--- Begin ---

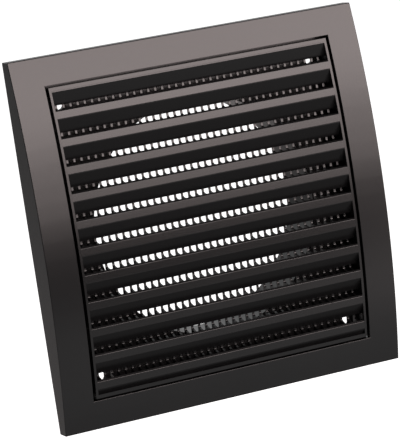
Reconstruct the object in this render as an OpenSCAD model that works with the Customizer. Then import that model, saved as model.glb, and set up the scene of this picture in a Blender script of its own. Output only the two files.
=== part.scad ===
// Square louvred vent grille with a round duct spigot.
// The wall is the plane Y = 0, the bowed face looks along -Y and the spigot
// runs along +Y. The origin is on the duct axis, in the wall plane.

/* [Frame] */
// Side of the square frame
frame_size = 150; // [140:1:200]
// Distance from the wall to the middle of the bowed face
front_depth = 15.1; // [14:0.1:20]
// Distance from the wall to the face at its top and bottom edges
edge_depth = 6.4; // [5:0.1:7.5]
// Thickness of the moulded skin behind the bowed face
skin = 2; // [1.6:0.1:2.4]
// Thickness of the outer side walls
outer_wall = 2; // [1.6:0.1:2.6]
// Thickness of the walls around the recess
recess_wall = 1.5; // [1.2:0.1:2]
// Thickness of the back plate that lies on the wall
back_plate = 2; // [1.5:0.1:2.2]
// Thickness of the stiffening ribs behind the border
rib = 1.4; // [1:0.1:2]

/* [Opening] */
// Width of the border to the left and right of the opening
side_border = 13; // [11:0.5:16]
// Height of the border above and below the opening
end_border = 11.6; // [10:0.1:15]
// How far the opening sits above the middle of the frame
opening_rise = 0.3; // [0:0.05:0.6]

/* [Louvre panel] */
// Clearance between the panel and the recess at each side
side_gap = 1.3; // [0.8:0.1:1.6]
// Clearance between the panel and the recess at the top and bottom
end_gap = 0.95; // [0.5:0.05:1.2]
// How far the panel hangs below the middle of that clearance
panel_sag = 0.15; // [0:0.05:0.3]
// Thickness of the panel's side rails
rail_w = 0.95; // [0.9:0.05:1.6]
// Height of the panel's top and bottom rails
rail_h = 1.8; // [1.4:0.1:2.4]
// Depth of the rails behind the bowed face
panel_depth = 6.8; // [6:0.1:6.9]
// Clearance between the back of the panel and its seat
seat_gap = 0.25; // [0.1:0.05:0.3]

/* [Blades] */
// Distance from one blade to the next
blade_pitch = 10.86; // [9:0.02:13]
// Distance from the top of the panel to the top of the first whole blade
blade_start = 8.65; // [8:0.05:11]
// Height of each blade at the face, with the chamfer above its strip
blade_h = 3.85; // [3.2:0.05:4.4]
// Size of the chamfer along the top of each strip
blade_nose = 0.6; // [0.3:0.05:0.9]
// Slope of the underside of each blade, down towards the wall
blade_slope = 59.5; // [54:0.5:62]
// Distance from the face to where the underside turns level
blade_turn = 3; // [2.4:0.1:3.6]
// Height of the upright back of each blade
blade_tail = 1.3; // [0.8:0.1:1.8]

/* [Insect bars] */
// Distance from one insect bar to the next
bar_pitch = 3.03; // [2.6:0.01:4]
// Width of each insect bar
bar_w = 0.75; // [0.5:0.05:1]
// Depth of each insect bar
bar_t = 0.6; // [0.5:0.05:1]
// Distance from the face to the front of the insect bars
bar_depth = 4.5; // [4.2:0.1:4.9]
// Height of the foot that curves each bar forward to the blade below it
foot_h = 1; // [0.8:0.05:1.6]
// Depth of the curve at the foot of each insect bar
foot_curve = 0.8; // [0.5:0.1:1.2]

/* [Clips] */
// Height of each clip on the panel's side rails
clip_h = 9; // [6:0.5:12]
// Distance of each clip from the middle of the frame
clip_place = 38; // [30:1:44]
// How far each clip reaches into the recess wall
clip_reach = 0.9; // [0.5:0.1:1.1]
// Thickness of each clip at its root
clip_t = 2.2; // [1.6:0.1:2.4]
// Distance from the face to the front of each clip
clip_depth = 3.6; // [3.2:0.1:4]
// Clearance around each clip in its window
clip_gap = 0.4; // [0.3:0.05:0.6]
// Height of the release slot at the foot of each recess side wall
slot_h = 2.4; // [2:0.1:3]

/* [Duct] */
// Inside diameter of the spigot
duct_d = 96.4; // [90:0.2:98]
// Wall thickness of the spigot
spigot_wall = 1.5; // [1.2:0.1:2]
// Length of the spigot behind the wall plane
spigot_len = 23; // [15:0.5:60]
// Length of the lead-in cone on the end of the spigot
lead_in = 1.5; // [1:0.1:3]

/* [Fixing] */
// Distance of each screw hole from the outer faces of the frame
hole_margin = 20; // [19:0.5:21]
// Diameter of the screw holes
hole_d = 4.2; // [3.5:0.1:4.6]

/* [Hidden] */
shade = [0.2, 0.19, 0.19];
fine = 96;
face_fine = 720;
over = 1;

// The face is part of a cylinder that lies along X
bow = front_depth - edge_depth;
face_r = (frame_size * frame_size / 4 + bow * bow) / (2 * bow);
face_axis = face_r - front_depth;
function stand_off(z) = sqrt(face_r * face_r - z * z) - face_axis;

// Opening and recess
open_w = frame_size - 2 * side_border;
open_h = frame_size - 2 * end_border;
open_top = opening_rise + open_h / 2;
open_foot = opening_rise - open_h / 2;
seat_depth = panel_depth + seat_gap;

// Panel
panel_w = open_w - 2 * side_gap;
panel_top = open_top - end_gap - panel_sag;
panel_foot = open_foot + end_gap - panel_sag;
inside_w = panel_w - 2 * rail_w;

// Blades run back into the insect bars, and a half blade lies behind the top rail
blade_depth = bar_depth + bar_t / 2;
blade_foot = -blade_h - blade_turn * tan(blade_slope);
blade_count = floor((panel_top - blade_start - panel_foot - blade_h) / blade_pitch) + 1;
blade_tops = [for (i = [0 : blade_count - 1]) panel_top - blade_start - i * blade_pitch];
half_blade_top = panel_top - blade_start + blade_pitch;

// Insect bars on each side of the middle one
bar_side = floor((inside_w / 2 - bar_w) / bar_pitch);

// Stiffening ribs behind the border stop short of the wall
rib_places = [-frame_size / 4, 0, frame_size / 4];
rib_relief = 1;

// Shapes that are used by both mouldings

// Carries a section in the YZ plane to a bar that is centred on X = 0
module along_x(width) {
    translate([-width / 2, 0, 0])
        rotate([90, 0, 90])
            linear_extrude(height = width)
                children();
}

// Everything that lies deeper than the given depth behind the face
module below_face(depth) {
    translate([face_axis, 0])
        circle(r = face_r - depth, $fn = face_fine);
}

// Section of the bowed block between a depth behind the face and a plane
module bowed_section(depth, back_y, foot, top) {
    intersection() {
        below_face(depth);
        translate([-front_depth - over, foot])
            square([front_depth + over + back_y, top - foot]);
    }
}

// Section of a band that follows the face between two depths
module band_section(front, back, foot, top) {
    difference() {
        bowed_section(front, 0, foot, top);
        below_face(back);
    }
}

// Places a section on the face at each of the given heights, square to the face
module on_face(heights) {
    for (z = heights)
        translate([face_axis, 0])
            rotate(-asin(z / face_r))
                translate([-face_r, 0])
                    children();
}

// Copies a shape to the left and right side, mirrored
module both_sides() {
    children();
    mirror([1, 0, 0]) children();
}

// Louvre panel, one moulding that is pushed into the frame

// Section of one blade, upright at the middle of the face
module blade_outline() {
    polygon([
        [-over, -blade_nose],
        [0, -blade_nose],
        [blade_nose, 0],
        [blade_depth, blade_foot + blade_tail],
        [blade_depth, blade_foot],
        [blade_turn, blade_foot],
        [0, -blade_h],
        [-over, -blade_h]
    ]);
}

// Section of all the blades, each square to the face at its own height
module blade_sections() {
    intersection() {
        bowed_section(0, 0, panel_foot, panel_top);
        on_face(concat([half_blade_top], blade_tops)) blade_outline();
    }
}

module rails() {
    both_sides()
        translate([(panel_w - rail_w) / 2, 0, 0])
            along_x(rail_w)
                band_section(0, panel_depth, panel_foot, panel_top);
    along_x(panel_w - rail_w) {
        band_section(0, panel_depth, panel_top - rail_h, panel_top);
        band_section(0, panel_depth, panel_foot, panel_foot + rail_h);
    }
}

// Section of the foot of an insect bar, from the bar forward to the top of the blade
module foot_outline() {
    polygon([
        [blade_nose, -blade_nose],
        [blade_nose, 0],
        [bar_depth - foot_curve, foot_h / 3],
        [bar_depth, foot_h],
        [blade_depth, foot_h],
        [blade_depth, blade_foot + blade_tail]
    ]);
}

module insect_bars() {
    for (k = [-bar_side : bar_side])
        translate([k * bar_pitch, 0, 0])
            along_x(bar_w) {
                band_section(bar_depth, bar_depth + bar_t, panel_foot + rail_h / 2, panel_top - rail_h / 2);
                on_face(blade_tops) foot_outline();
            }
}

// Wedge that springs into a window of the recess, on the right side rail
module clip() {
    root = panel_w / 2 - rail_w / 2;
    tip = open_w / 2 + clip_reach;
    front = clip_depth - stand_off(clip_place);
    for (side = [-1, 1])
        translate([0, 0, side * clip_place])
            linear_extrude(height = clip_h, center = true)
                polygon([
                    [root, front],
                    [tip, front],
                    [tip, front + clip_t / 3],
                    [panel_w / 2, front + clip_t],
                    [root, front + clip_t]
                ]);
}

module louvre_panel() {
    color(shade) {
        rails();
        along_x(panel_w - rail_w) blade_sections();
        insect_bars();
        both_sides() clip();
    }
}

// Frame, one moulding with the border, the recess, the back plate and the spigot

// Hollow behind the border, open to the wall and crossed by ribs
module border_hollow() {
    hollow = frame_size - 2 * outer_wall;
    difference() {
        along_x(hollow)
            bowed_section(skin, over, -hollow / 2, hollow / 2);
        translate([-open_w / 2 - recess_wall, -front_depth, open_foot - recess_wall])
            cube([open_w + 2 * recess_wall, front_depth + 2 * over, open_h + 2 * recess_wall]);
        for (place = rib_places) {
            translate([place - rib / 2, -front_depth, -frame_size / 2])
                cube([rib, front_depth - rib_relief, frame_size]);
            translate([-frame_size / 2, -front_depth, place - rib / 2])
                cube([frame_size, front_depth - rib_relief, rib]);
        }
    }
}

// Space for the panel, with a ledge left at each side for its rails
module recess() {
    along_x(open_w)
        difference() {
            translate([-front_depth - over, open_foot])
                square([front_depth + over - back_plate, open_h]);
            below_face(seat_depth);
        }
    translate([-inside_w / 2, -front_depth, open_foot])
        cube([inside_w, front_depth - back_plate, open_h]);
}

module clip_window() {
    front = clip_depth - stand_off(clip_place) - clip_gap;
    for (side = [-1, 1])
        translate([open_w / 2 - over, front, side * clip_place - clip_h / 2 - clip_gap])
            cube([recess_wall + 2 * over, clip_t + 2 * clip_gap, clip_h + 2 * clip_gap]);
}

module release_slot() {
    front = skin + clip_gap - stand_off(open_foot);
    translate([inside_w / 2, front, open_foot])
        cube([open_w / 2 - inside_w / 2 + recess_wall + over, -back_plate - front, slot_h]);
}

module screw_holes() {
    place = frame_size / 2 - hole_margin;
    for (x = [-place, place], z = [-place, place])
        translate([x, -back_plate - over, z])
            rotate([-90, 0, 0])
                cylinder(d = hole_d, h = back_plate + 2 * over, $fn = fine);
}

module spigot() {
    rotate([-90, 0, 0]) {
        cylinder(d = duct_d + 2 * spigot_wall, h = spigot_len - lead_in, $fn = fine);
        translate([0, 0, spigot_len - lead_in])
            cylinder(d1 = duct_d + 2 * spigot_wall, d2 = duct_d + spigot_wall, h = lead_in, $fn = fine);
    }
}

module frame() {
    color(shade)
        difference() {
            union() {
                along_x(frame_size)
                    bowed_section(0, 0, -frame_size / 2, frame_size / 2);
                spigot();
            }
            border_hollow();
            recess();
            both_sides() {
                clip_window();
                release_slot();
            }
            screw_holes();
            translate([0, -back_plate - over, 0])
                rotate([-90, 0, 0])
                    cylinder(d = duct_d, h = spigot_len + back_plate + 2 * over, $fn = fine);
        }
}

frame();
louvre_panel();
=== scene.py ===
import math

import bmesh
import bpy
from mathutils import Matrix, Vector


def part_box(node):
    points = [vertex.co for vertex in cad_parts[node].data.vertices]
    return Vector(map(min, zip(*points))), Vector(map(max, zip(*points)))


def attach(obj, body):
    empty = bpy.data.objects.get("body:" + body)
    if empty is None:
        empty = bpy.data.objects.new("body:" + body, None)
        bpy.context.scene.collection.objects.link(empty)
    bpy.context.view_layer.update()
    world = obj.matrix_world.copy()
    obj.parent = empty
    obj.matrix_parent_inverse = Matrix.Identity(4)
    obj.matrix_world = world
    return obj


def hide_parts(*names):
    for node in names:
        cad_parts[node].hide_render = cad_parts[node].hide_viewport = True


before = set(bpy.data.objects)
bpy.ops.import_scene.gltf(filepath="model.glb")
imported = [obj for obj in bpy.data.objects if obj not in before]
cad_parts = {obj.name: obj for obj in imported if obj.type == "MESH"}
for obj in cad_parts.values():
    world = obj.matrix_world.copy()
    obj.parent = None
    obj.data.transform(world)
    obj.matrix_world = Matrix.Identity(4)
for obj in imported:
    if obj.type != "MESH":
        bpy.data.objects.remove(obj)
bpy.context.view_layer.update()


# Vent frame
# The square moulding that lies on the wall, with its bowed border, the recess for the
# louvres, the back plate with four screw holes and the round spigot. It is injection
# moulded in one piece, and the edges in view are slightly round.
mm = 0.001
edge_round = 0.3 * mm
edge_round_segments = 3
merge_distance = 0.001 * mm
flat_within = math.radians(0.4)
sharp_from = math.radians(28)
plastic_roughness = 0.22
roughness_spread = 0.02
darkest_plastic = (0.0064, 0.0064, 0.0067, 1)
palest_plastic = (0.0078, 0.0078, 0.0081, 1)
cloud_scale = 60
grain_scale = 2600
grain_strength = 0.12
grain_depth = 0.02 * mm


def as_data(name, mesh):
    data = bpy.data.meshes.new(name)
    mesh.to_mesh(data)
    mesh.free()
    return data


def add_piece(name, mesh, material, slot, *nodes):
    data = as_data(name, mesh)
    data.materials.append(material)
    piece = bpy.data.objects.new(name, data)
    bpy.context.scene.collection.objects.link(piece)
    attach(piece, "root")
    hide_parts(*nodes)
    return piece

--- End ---
--- Begin ---

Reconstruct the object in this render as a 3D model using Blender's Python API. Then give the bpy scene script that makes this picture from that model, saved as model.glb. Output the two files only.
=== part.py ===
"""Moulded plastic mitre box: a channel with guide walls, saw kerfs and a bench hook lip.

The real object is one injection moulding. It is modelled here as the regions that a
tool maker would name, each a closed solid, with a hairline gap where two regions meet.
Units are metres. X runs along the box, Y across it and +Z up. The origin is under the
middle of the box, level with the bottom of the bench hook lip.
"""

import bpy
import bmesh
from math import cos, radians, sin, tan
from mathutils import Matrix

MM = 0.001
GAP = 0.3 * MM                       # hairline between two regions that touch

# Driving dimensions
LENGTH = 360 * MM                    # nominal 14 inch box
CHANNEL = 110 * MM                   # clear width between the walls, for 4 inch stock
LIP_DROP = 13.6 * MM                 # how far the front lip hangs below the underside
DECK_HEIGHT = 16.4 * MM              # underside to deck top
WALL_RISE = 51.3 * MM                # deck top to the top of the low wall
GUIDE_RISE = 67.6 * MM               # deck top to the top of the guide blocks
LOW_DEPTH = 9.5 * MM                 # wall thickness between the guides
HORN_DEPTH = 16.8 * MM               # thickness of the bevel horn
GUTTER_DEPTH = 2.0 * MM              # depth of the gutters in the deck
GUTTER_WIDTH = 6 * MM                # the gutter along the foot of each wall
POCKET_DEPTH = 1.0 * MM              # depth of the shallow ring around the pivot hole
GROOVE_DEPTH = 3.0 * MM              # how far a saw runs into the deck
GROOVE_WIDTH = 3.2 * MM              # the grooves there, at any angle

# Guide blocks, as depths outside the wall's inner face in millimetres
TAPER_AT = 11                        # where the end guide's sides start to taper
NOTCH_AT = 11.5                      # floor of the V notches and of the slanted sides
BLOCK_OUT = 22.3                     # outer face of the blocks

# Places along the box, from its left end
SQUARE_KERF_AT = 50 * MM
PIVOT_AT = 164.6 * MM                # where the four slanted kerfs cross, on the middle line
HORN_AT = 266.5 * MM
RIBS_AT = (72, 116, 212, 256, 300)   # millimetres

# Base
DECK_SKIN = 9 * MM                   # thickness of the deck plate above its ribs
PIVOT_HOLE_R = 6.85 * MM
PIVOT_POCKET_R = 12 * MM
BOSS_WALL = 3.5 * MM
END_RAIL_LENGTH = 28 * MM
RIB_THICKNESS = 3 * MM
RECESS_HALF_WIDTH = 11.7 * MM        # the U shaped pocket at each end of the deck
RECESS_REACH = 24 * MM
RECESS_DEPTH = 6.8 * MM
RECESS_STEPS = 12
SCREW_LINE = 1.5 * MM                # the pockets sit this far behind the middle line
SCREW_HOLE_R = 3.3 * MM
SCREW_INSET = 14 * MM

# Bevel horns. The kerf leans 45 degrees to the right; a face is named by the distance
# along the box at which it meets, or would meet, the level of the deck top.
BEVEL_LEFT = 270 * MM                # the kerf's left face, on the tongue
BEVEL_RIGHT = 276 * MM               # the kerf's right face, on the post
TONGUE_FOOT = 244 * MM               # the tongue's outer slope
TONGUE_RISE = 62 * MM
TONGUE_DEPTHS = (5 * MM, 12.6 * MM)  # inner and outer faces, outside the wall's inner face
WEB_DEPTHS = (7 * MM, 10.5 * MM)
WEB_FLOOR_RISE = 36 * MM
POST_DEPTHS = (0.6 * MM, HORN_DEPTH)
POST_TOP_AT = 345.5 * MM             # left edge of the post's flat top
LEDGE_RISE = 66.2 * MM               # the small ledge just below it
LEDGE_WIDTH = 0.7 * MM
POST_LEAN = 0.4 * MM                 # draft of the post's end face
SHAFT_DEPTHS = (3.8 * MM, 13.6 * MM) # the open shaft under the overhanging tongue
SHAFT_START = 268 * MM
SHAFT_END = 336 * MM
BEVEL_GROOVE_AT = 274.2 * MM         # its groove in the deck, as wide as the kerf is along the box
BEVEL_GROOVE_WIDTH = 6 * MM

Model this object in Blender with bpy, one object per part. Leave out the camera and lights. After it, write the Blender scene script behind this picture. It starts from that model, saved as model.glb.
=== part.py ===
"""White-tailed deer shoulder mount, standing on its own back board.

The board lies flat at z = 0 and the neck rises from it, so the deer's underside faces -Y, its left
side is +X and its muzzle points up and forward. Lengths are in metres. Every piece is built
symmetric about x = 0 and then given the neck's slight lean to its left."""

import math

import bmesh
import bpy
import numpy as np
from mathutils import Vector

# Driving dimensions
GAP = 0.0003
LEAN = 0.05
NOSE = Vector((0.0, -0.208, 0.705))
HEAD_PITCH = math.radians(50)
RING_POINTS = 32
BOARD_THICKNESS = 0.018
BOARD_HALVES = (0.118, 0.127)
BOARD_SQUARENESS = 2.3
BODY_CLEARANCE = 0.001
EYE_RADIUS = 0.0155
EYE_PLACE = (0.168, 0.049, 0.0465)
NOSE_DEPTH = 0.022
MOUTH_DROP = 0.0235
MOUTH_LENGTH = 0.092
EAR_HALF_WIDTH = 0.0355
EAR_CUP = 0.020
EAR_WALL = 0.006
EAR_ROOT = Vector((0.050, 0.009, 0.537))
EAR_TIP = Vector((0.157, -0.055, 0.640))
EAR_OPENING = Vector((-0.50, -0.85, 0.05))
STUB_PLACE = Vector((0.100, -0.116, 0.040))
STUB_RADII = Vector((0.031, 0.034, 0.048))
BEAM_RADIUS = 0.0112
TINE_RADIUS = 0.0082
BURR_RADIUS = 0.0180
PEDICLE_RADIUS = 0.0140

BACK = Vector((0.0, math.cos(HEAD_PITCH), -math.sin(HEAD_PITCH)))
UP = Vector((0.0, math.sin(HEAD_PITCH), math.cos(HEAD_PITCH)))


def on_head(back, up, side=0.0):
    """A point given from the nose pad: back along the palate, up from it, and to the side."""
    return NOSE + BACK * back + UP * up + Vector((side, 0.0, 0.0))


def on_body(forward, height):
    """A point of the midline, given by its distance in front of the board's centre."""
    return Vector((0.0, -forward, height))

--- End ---

> What to work on
Within the material above, transcribe exactly the lines that run from the line holding "border_hollow();" through the line holding "grain_depth = 0.02 * mm".

> Worked solution
            border_hollow();
            recess();
            both_sides() {
                clip_window();
                release_slot();
            }
            screw_holes();
            translate([0, -back_plate - over, 0])
                rotate([-90, 0, 0])
                    cylinder(d = duct_d, h = spigot_len + back_plate + 2 * over, $fn = fine);
        }
}

frame();
louvre_panel();
=== scene.py ===
import math

import bmesh
import bpy
from mathutils import Matrix, Vector


def part_box(node):
    points = [vertex.co for vertex in cad_parts[node].data.vertices]
    return Vector(map(min, zip(*points))), Vector(map(max, zip(*points)))


def attach(obj, body):
    empty = bpy.data.objects.get("body:" + body)
    if empty is None:
        empty = bpy.data.objects.new("body:" + body, None)
        bpy.context.scene.collection.objects.link(empty)
    bpy.context.view_layer.update()
    world = obj.matrix_world.copy()
    obj.parent = empty
    obj.matrix_parent_inverse = Matrix.Identity(4)
    obj.matrix_world = world
    return obj


def hide_parts(*names):
    for node in names:
        cad_parts[node].hide_render = cad_parts[node].hide_viewport = True


before = set(bpy.data.objects)
bpy.ops.import_scene.gltf(filepath="model.glb")
imported = [obj for obj in bpy.data.objects if obj not in before]
cad_parts = {obj.name: obj for obj in imported if obj.type == "MESH"}
for obj in cad_parts.values():
    world = obj.matrix_world.copy()
    obj.parent = None
    obj.data.transform(world)
    obj.matrix_world = Matrix.Identity(4)
for obj in imported:
    if obj.type != "MESH":
        bpy.data.objects.remove(obj)
bpy.context.view_layer.update()


# Vent frame
# The square moulding that lies on the wall, with its bowed border, the recess for the
# louvres, the back plate with four screw holes and the round spigot. It is injection
# moulded in one piece, and the edges in view are slightly round.
mm = 0.001
edge_round = 0.3 * mm
edge_round_segments = 3
merge_distance = 0.001 * mm
flat_within = math.radians(0.4)
sharp_from = math.radians(28)
plastic_roughness = 0.22
roughness_spread = 0.02
darkest_plastic = (0.0064, 0.0064, 0.0067, 1)
palest_plastic = (0.0078, 0.0078, 0.0081, 1)
cloud_scale = 60
grain_scale = 2600
grain_strength = 0.12
grain_depth = 0.02 * mm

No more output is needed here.